Au-delà de la gouvernance, la compétence ?
Ça y’est, tout est quasi réglé ! De nouvelles majorités sont en passe d’être formées et la bonne gouvernance, nouvelle vertu subitement promue urbi et orbi, va être gravée dans le marbre de nouveaux décrets. Les élus sont les mêmes mais ils se drapent de nouveaux habits … plus blancs que blancs. Aucun n’est capable d’en définir les contours exacts mais la bonne gouvernance est le nouveau dogme derrière lequel tous les partis se rangent unanimement. Et c’est très bien. Enfin.
La Belgique et ses entités fédérées sont-elles pour autant assurées de repartir sur une trajectoire vertueuse ? Sommes-nous pour autant rassurés qu’une vision politique cohérente de long-terme sera articulée sur les vrais défis de demain : assurer la transition énergétique, résoudre les problèmes de mobilité à Bruxelles et en Wallonie, résorber le déficit structurel de nos entités fédérées, adapter nos sociétés au vieillissement, réinventer un modèle éducatif en phase avec les enjeux de notre temps… ? Rien n’est moins certain.
Bien que squattant l’intégralité du paysage médiatique depuis quasi un an, la bonne gouvernance n’est qu’une condition nécessaire mais pas suffisante au redressement de notre société. C’est un socle indispensable sur lequel on peut venir construire des projets de long terme, ce sont les fondations d’un édifice que devrait/pourrait être notre société de demain. Mais quand on a les fondations, on n’a encore rien. On ne peut que se réjouir des nouvelles règles de gouvernance à venir mais le boulot pour réenchanter la société belge ne fait que commencer.
Ce qui vaut en politique vaut dans le monde de l’entreprise. Avoir une bonne gouvernance est nécessaire à un fonctionnement sain de l’entreprise mais n’est pas suffisant pour assurer sa performance et sa pérennité. Avoir un bon conseil d’administration et des instances bien huilées ne remplacera jamais la nécessité d’avoir un CEO visionnaire, des cadres motivés et un personnel compétent.

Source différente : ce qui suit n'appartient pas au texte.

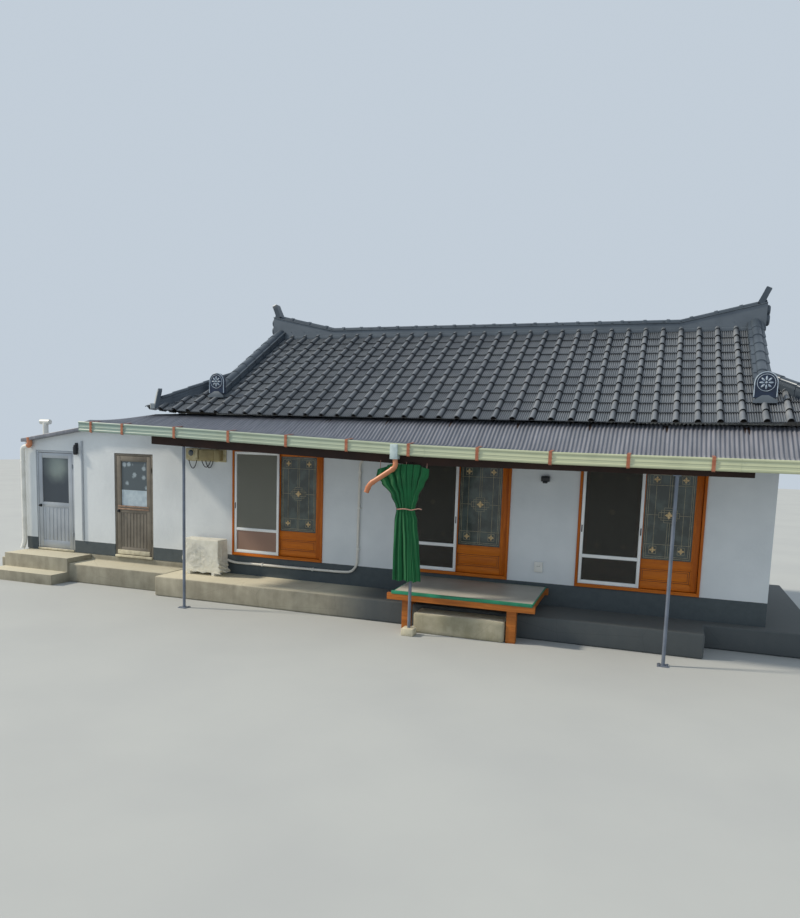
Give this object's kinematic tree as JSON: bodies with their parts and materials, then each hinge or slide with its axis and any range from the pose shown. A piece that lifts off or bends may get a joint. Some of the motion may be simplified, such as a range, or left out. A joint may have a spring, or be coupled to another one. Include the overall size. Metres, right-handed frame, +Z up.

On en arrive donc à la question de la compétence. Car au-delà des problèmes de gouvernance (conflits d’intérêt, rémunérations injustifiées, etc) le cirque politique des dernières semaines peut aussi laisser perplexe sur les compétences de certains acteurs. Ne pas faire de PV de réunion de conseil d’administration, comme ce fut le cas au SamuSocial, est autant un problème de gouvernance que d’amateurisme et de manque de compétences de base en gestion. Payer correctement ses cotisations ONSS, comme ce ne fut pas le cas à l’ISPPC, est une question de respect de ses obligations d’employeur avant d’être une question de bonne gouvernance. Beaucoup d’erreurs révélées dernièrement ne relèvent pas tellement de la bonne gouvernance mais de la simple bonne gestion et de l’application régulière du cadre juridique. Ce constat fait peur car appliquer de nouvelles règles de gouvernance n’y changera absolument rien.
Le débat sur la gouvernance était nécessaire mais il ne faudrait pas qu’il se prolonge. Chaque minute de débat sur la gouvernance est une minute où on ne parle pas des vrais enjeux et de la Belgique qu’on laissera à nos enfants. S’il venait à se prolonger, on en viendrait logiquement à se demander si ce débat sur la gouvernance n’existe pas finalement juste pour masquer un manque de compétence et une absence de vision sur des enjeux plus larges …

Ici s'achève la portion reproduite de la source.